** START **
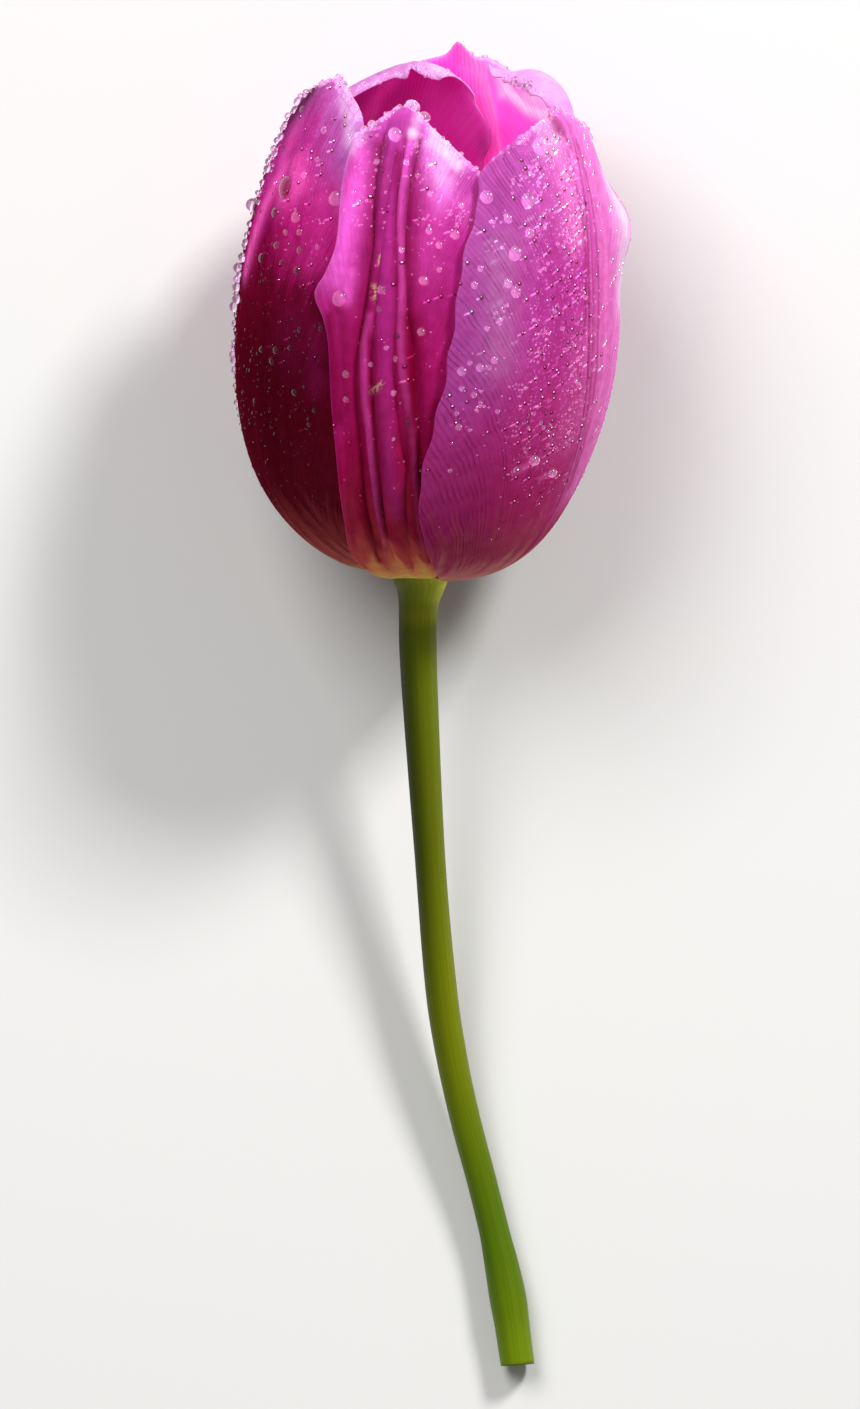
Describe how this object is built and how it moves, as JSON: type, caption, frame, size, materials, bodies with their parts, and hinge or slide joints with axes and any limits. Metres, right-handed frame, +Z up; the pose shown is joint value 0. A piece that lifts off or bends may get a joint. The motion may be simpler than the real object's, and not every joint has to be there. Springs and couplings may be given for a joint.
{
  "type": "cut tulip flower",
  "caption": "Single cut tulip lying on its side, with overlapping petals round a pistil and stamens, on a curved leafless stem.",
  "frame": {"origin": "middle of the small flat spot under the lowest petal, on the surface that the flower lies on", "axes": "+Z up from that surface, +Y from the stem's cut end towards the bloom, +X to the right seen from above with the bloom at the top"},
  "size_m": [0.0594, 0.1997, 0.0589],
  "materials": {
    "petal": "satin",
    "stem": "satin",
    "pistil": "satin",
    "stigma": "matte",
    "filament": "satin",
    "anther": "matte",
    "dew": "gloss"
  },
  "bodies": {
    "root": {"stem": "stem", "petal_outer_right": "petal", "petal_outer_left": "petal", "petal_outer_back": "petal", "petal_inner_front": "petal", "petal_inner_back_right": "petal", "petal_inner_back_left": "petal", "ovary": "pistil", "stigma": "stigma", "filament_1": "filament", "filament_2": "filament", "filament_3": "filament", "filament_4": "filament", "filament_5": "filament", "filament_6": "filament", "anther_1": "anther", "anther_2": "anther", "anther_3": "anther", "anther_4": "anther", "anther_5": "anther", "anther_6": "anther"}
  },
  "joints": []
}
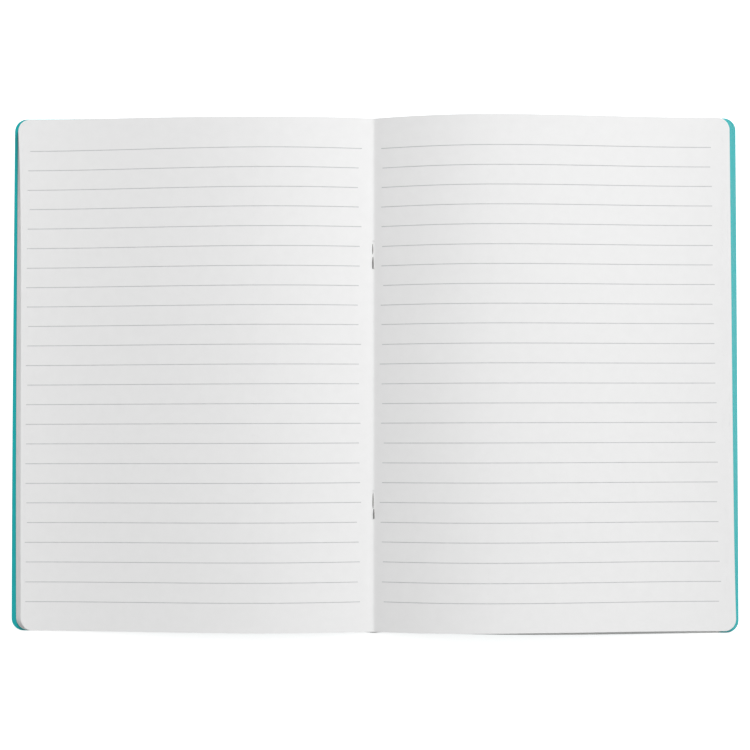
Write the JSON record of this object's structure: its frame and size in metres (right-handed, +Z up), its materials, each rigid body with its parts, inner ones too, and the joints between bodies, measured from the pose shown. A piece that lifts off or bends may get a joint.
** END **
YOUR GOAL: All of the lines above must be returned exactly.

EXERCISE RESULT:
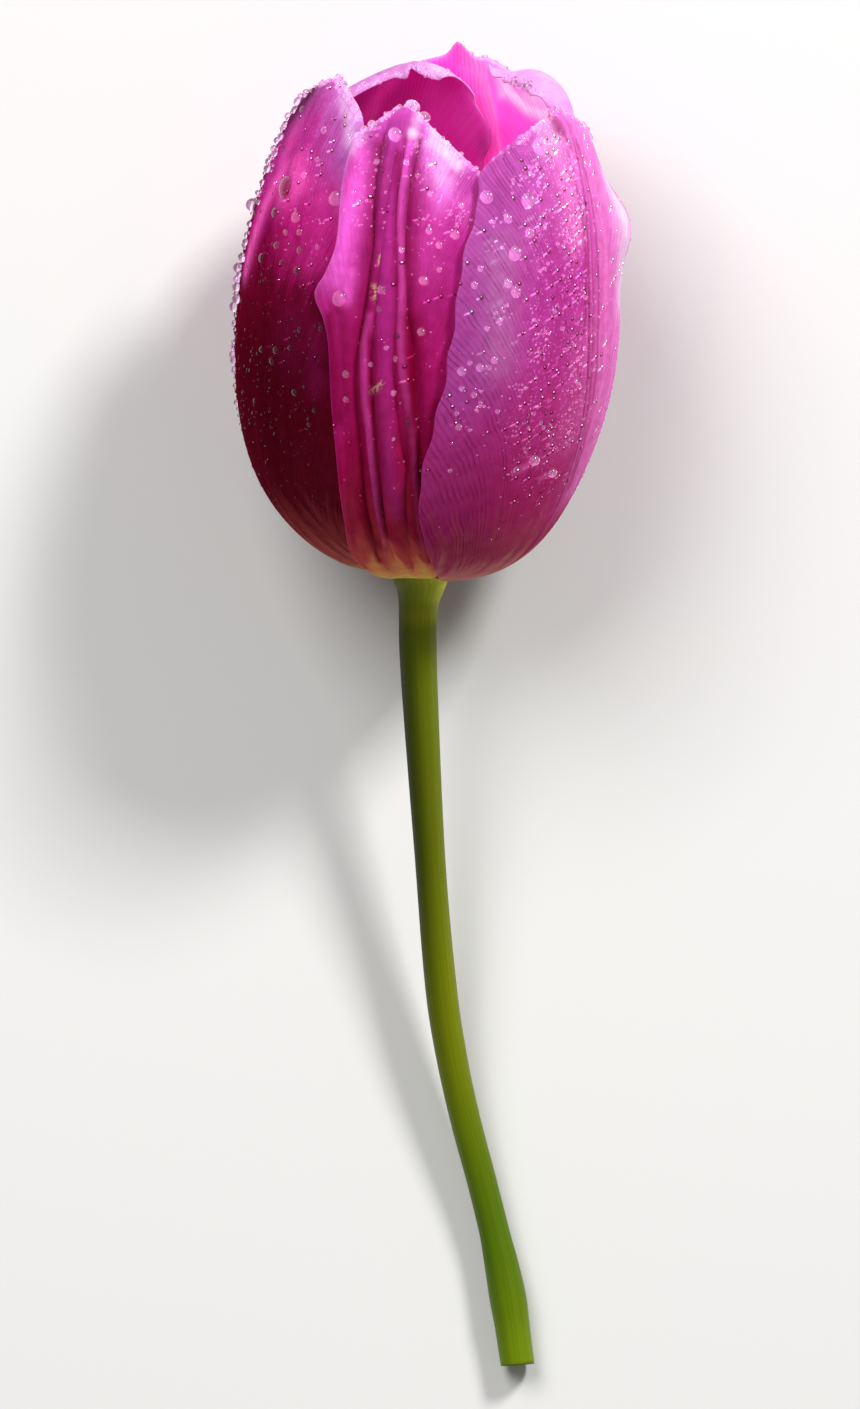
Describe how this object is built and how it moves, as JSON: type, caption, frame, size, materials, bodies with their parts, and hinge or slide joints with axes and any limits. Metres, right-handed frame, +Z up; the pose shown is joint value 0. A piece that lifts off or bends may get a joint. The motion may be simpler than the real object's, and not every joint has to be there. Springs and couplings may be given for a joint.
{
  "type": "cut tulip flower",
  "caption": "Single cut tulip lying on its side, with overlapping petals round a pistil and stamens, on a curved leafless stem.",
  "frame": {"origin": "middle of the small flat spot under the lowest petal, on the surface that the flower lies on", "axes": "+Z up from that surface, +Y from the stem's cut end towards the bloom, +X to the right seen from above with the bloom at the top"},
  "size_m": [0.0594, 0.1997, 0.0589],
  "materials": {
    "petal": "satin",
    "stem": "satin",
    "pistil": "satin",
    "stigma": "matte",
    "filament": "satin",
    "anther": "matte",
    "dew": "gloss"
  },
  "bodies": {
    "root": {"stem": "stem", "petal_outer_right": "petal", "petal_outer_left": "petal", "petal_outer_back": "petal", "petal_inner_front": "petal", "petal_inner_back_right": "petal", "petal_inner_back_left": "petal", "ovary": "pistil", "stigma": "stigma", "filament_1": "filament", "filament_2": "filament", "filament_3": "filament", "filament_4": "filament", "filament_5": "filament", "filament_6": "filament", "anther_1": "anther", "anther_2": "anther", "anther_3": "anther", "anther_4": "anther", "anther_5": "anther", "anther_6": "anther"}
  },
  "joints": []
}
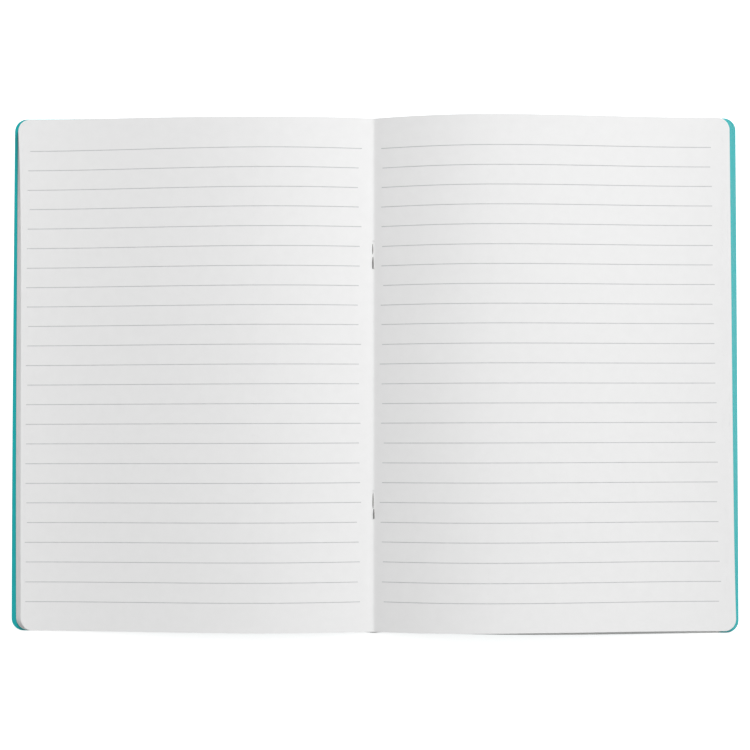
Write the JSON record of this object's structure: its frame and size in metres (right-handed, +Z up), its materials, each rigid body with its parts, inner ones too, and the joints between bodies, measured from the pose shown. A piece that lifts off or bends may get a joint.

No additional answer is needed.